Harry Potter magic wands, the Death Star, Mjolnir. none of that shit has anything on this tunnel in the closet of a diner in Maine.
what makes the time travel portal better then your average time travel portal is that each time you travel from the present to the past, you reset the timeline again, so, you can keep doing whatever you want, changing things however you see fit, and, if it doesn't work out, you can reset things and try, try again from the same point in time in 1960.
in the book the main character does this dozens of times, trying to figure out the best way to get the outcomes he is after, but James Franco only goes through the one time.
and, after he realizes his mission to save Kennedy was not worth the trouble, the fucker just gives up.
he could go back and try again.
or, he could go back with all the knowledge of Wikipedia and take over the fucking world.
he could take his I-Phone to DARPA and have the internet invented by the mid-1970s.

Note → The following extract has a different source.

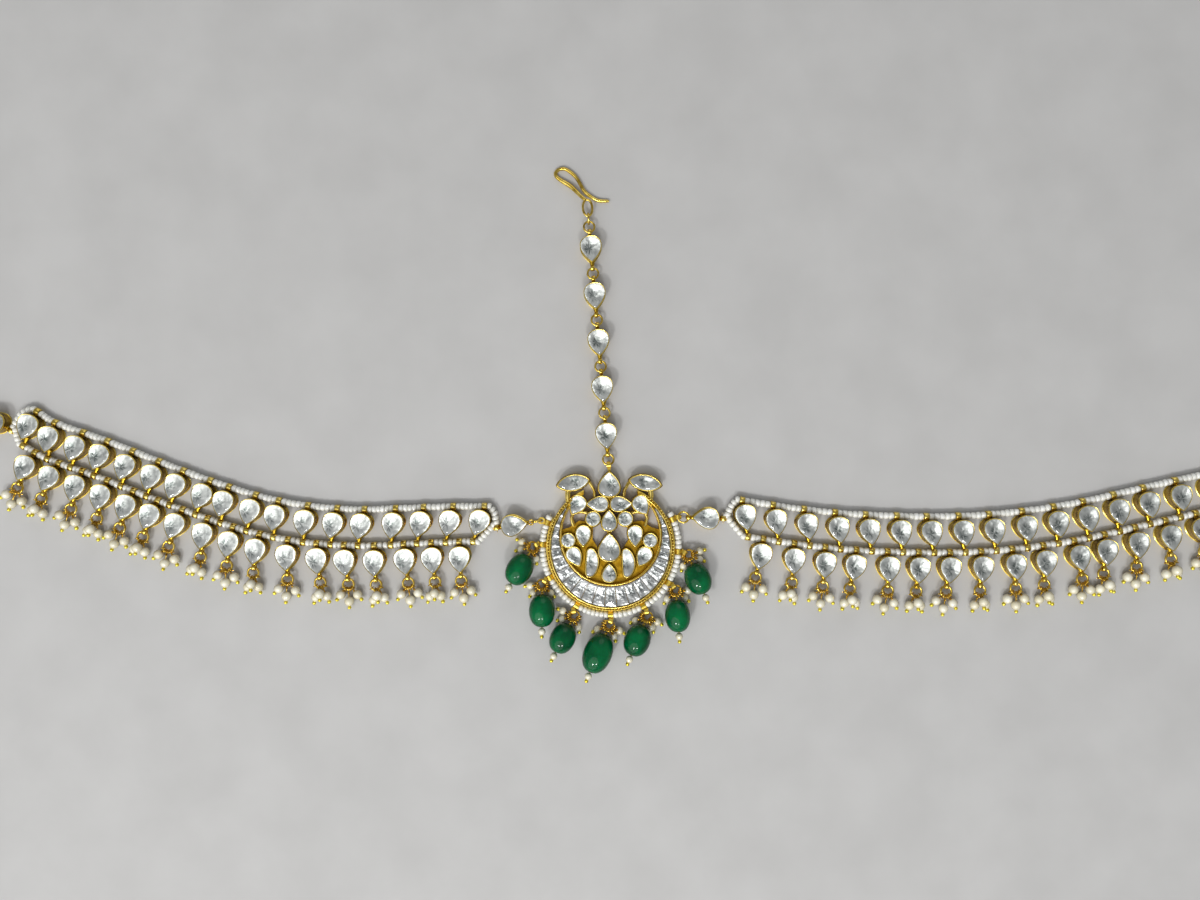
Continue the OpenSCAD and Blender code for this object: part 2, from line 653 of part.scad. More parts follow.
module lug_bores(angle, ring_turn, flat) {
    rotate(angle) translate([string_r, 0, string_z]) rotate([90, 0, 0])
        cylinder(h = eyelet_l + 2, d = eyelet_bore, center = true, $fn = faces_round);
    translate(lug_eye_r * dir(angle)) rotate(ring_turn - 90) eye_bore_at(0, flat);
}
module pendant_frame() {
    color(gold) difference() {
        union() {
            linear_extrude(rim_h) {
                crescent_2d(chand_r, bow_r);
                stone_outlines(0);
            }
            linear_extrude(flange_h) intersection() {
                crescent_2d(chand_r + flange_w, channel_r);
                below(fan * horn_y);
            }
            linear_extrude(plate_t) intersection() {
                both_sides() polygon(fan * plate_edge);
                translate(bow_at) circle(r = channel_bow_r, $fn = faces_round);
            }
            linear_extrude(wire_h) translate([fan * fan_shift, 0]) {
                both_sides() for (row = wires) ribbon(fan * row[0], fan * row[1]);
                for (row = middle_wires) ribbon(fan * row[0], fan * row[1]);
            }
            for (row = drops) lug(row[0], row[1], false);
            for (i = [0, 1]) lug(side_lugs[i], side_turns[i], i == 0);
            at_chain(0) {
                eye_at(0);
                foot(-crown_stem - 1, -eye_hole / 2, link_z);
            }
        }
        translate([0, 0, floor_h]) linear_extrude(rim_h) {
            intersection() {
                crescent_2d(channel_r, channel_bow_r);
                below(fan * channel_top);
            }
            stone_outlines(-bezel);
        }
        for (row = drops) lug_bores(row[0], row[1], false);
        for (i = [0, 1]) lug_bores(side_lugs[i], side_turns[i], i == 0);
        at_chain(0) eye_bore_at(0);
    }
}
module pendant_stones() {
    for (row = all_stones) color(crystal) placed(row) translate([0, 0, floor_h + stone_gap])
        cut_stone(row[0], fan * row[3], fan * row[4], -bezel - stone_gap, rim_h - floor_h - stone_gap,
            pendant_rise);
}

// Crescent of baguettes on one backing, each with a table and two rows of steps
fan_middle = bow_rise / 2;
baguette_start = 143.5;
baguette_span = 253;
backing_drop = 0.3;
function ray(a, centre_y, r) = let (d = centre_y - fan_middle) d * sin(a) + sqrt(r * r - pow(d * cos(a), 2));
function on_band(a, share) = let (
    inner = ray(a, bow_rise, channel_bow_r + stone_gap),
    outer = ray(a, 0, channel_r - stone_gap)
) [0, fan_middle] + (inner + (outer - inner) * share) * dir(a);
module baguette(from, to) {
    span = to - from;
    loft([for (level = [[0.05, -0.4], [0.07, 0.1], [0.14, 0.6], [0.27, 1]])
        let (m = level[0], z = rim_h + (level[1] < 0 ? level[1] : level[1] * pendant_rise))
        [
            lifted(on_band(from + span * m, m), z), lifted(on_band(from + span * m, 1 - m), z),
            lifted(on_band(to - span * m, 1 - m), z), lifted(on_band(to - span * m, m), z)
        ]]);
}
module crescent_stones() {
    step = baguette_span / baguettes;
    color(crystal) {
        translate([0, 0, floor_h + stone_gap]) linear_extrude(rim_h - floor_h - stone_gap - backing_drop)
            intersection() {
                crescent_2d(channel_r - stone_gap, channel_bow_r + stone_gap);
                below(fan * channel_top - stone_gap);
            }
        for (i = [0:baguettes - 1]) baguette(baguette_start + i * step, baguette_start + (i + 1) * step);
    }
}
module pendant_pearl_string() {
    stops = concat([side_lugs[0]], [for (row = drops) row[0]], [side_lugs[1]]);
    angles = concat(
        [stops[0] - string_end],
        [for (i = [0:len(stops) - 2]) for (k = [0:string_steps - 1])
            stops[i] + (stops[i + 1] - stops[i]) * k / string_steps],
        [stops[len(stops) - 1], stops[len(stops) - 1] + string_end]
    );
    color(pearl) tube([for (a = angles) lifted(string_r * dir(a), string_z)], string_d, 8);
}

// Green drops: a tilted ring with pearls, a bead, and a pin that links them
function ring_place(row, turn, r) = let (
    x = ring_r + r * cos(turn - row[1]),
    y = r * sin(turn - row[1])
) lifted(
    lug_eye_r * dir(row[0]) + x * cos(ring_tilt) * dir(row[1]) + y * dir(row[1] + 90),
    link_z + x * sin(ring_tilt)
);
module bead_cluster(row) {
    outward = row[2] > row[0] ? -1 : 1;
    color(gold) translate(lifted(lug_eye_r * dir(row[0]), link_z))
        rotate([0, -ring_tilt, row[1]]) translate([ring_r, 0, 0]) jump_ring();
    color(pearl) for (a = cluster_turns) {
        turn = row[2] + outward * a;
        middle = ring_place(row, turn, 0);
        pearl_at = [middle.x, middle.y] + cluster_reach * dir(turn);
        headpin(ring_place(row, turn, ring_r), lifted(pearl_at, cluster_pearl_d / 2), cluster_pearl_d);
    }
}
module bead_clusters() {
    for (row = drops) bead_cluster(row);
}
bead_lift = 0.1;
module along_bead(row) {
    start = ring_place(row, row[2], ring_r);
    reach = eye_r + bead_gap + row[4] * bead_l / 2;
    slope = asin((row[3] * bead_w / 2 + bead_lift - start.z) / reach);
    translate(start) rotate([0, 90 - slope, row[2]]) children();
}
module green_bead(i) {
    w = drops[i][3] * bead_w;
    l = drops[i][4] * bead_l;
    ends = 82;
    color(emerald) along_bead(drops[i]) translate([0, 0, eye_r + bead_gap + l / 2])
        rotate_extrude($fn = faces_round) polygon(concat(
            [[bead_bore / 2, -l / 2]],
            [for (k = [-6:6]) let (t = ends * k / 6) [w / 2 * pow(cos(t), 0.85), l / 2 * sin(t) / sin(ends)]],
            [[bead_bore / 2, l / 2]]
        ));
}
module bead_pin(i) {
    tip = eye_r + 2 * bead_gap + drops[i][4] * bead_l + tip_pearl_d / 2;
    along_bead(drops[i]) {
        color(gold) difference() {
            union() {
                rotate([90, 0, 0]) cylinder(h = narrow_eye_t, r = eye_r, center = true, $fn = faces_round);
                translate([0, 0, eye_hole / 2 + eye_wall / 2])
                    cylinder(h = tip - eye_hole / 2, d = pin_d, $fn = 24);
            }
            rotate([90, 0, 0]) cylinder(h = eye_t + 2, d = eye_hole, center = true, $fn = faces_round);
        }
        color(pearl) translate([0, 0, tip]) sphere(d = tip_pearl_d, $fn = faces_round);
        color(gold) translate([0, 0, tip + tip_pearl_d / 2 + ball_d / 3]) sphere(d = ball_d, $fn = 24);
    }
}

pendant_frame();
crescent_stones();
pendant_stones();
pendant_pearl_string();
bead_clusters();
for (i = [0:len(drops) - 1]) green_bead(i);
for (i = [0:len(drops) - 1]) bead_pin(i);
for (i = [0:chain_links - 1]) chain_setting(i);
for (i = [0:chain_links - 1]) chain_stone(i);
chain_rings();
hair_hook();
side_rings();
inner_setting(-1);  // left_inner_setting
inner_stone(-1);  // left_inner_stone
inner_setting(1);  // right_inner_setting
inner_stone(1);  // right_inner_stone
end_setting(-1);  // left_end_setting
end_stone(-1);  // left_end_stone
end_setting(1);  // right_end_setting
end_stone(1);  // right_end_stone
end_hook(-1);  // left_end_hook
end_hook(1);  // right_end_hook
strand_string(-1);  // left_pearl_string
strand_string(1);  // right_pearl_string
upper_settings(-1);  // left_upper_settings
upper_stones(-1);  // left_upper_stones
lower_settings(-1);  // left_lower_settings
lower_stones(-1);  // left_lower_stones
upper_settings(1);  // right_upper_settings
upper_stones(1);  // right_upper_stones
lower_settings(1);  // right_lower_settings
lower_stones(1);  // right_lower_stones
pearl_drops(-1);  // left_pearl_drops
pearl_drops(1);  // right_pearl_drops
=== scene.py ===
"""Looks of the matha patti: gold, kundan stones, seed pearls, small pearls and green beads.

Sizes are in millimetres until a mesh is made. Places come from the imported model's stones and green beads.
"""
import math
import random

import bmesh
import bpy
import numpy as np
from mathutils import Matrix, Vector, noise


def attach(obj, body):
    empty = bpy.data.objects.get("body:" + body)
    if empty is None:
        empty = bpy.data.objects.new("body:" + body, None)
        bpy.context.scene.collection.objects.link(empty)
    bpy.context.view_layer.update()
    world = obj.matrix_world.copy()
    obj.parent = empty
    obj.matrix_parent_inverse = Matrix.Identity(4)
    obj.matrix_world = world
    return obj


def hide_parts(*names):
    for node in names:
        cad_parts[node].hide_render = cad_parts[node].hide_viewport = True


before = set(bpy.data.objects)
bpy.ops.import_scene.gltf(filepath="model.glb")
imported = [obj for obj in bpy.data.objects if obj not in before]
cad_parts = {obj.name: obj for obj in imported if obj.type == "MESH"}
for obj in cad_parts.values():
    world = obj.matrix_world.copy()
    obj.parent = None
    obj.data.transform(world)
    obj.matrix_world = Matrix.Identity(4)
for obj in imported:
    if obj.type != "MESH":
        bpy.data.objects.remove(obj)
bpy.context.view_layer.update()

MM = 0.001
WELD = 2e-6
X_WAY = Vector((1, 0, 0))
Y_WAY = Vector((0, 1, 0))
UP = Vector((0, 0, 1))
ORIGIN = (0, 0, 0)
UV_SPAN = 10
PEARL_LIFT = 0.06

# Pear settings; a profile step is the distance outside the outline and the height
SETTING_W = 6.5
SETTING_L = 8.0
SETTING_H = 4.0
STONE_SHIFT = 0.1
PEAR_SHARE = 1.245
PEAR_POWER = 0.8
TIP_GROWTH = 1.2
CUP_SIDES = 40
CUP_PROFILE = [
    (-0.1, 0.0), (0.0, 0.1), (0.0, 0.34), (-0.17, 0.46), (-0.18, 3.35), (-0.06, 3.52), (0.0, 3.72),
    (-0.03, 3.92), (-0.13, 4.02), (-0.24, 3.96), (-0.29, 3.8), (-0.3, 2.7)]
# Heights over which the painted shade on a cup's wall fades out towards its foot and towards its rolled edge
SHADED_WALL_FOOT = (0.3, 0.7)
SHADED_WALL_TOP = (2.9, 3.6)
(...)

with a little help from the present-day Defense Department he could bring back schematics for a fleet of aircraft carriers, F-22 Raptors and and Strategic Defense Initiative missile shields that would fast-track the collapse of the Soviet Union before Khrushchev knew what the fuck was happening.
hell, even if he didn't want to do any of that, James Franco could at least use his time-tunnel to go back and reconnect with his girlfriend back in 1960s Dallas who he met while he was hanging around to save Kennedy.
she got killed when James Franco fought Oswald, but this time he can afford to be selfish, let Kennedy get shot and just live out his life with this girl he loves, getting rich from betting on sporting events he knows the results of, but he doesn't even do that.
James Franco just resigns himself to do nothing with the magic time tunnel, letting it go to waste, which is a waste of opportunity bordering on sin.

for taking a really good book, taking out half of the stuff that made it interesting and replacing it with time-wasting fluff to the point where episodes are boring, and for ending with the main character making decisions that nobody can ever empathize with or understand or condone, leaving the viewer angry and upset, 11.22.63 earns a 4.4/10.